Participant Debbie Newton, of Kensington, Md., says she supports the real estate magnate because of his positions on immigration and spending. But she also says she hates his behavior. She calls him a "bully" and says he's not presidential "at all."

"As many [Republican candidates] as there were, it didn't feel like there was a good choice," she said. "The fact that it's come to Trump now is unbelievable."

But during the test when Trump launched into an attack on "Little Marco" Rubio, she exhibited strong positive emotion, data showed.

When Rubio said, "I would prefer to have a policy debate," instead of commenting on the size of Trump's hands, her attention dropped.

It rose again when Trump defended his hand size and "something else."

Hazel's attention measurements perked up during a Trump ad featuring Ivanka Trump, the candidate's daughter, and a Clinton ad narrated by Morgan Freeman. Afterward, he likened Trump's brashness to a football coach. He's very race-conscious, he said, but sometimes you have to dispense with niceties to get stuff done.

Then, he zoned out when The Donald jousted with narrators and opponents.

"Sir, that's the facts," Fox News Channel's Chris Wallace told Trump during a debate segment on health care. To Hazel, it barely registered.

"The entertainment value of politics is actually really important," Gerrol said in the observation room. "Really, all the debates are kind of like jokes. It's like a big circus."

But participant Tony Acquaviva of Silver Spring, Md., isn't amused. He says he's voting for "the lesser of two evils," Clinton. He says it's the first time he has voted out of fear.

But he also is incredibly detail oriented, results showed.
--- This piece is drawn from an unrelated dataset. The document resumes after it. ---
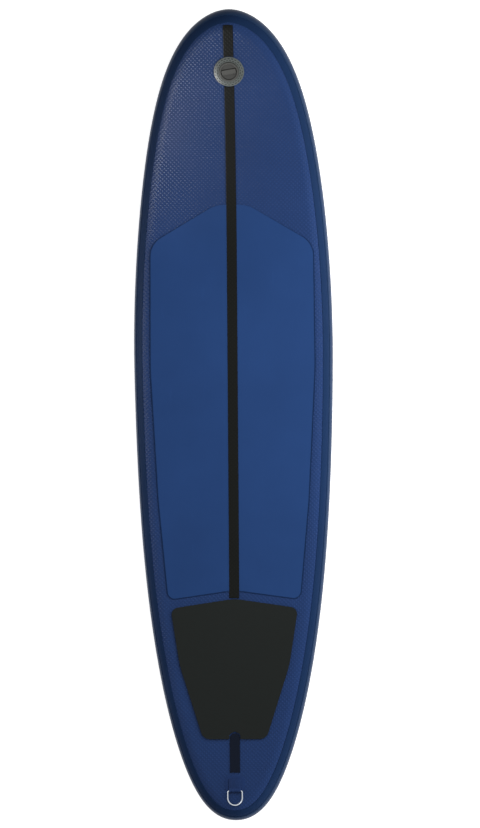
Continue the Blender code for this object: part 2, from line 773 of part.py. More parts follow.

He tuned out fights between the Democratic and GOP rivals, and his positive emotions and attention spiked when Clinton broke down her stance on minimum-wage increases.

"Watch this," Gerrol said, as a minute-long Clinton ad wound down.

"I'm Hillary Clinton, and I approve this message," the former secretary of state, senator and first lady said.

Acquaviva's emotions skyrocketed to a level researchers have classified as "joy."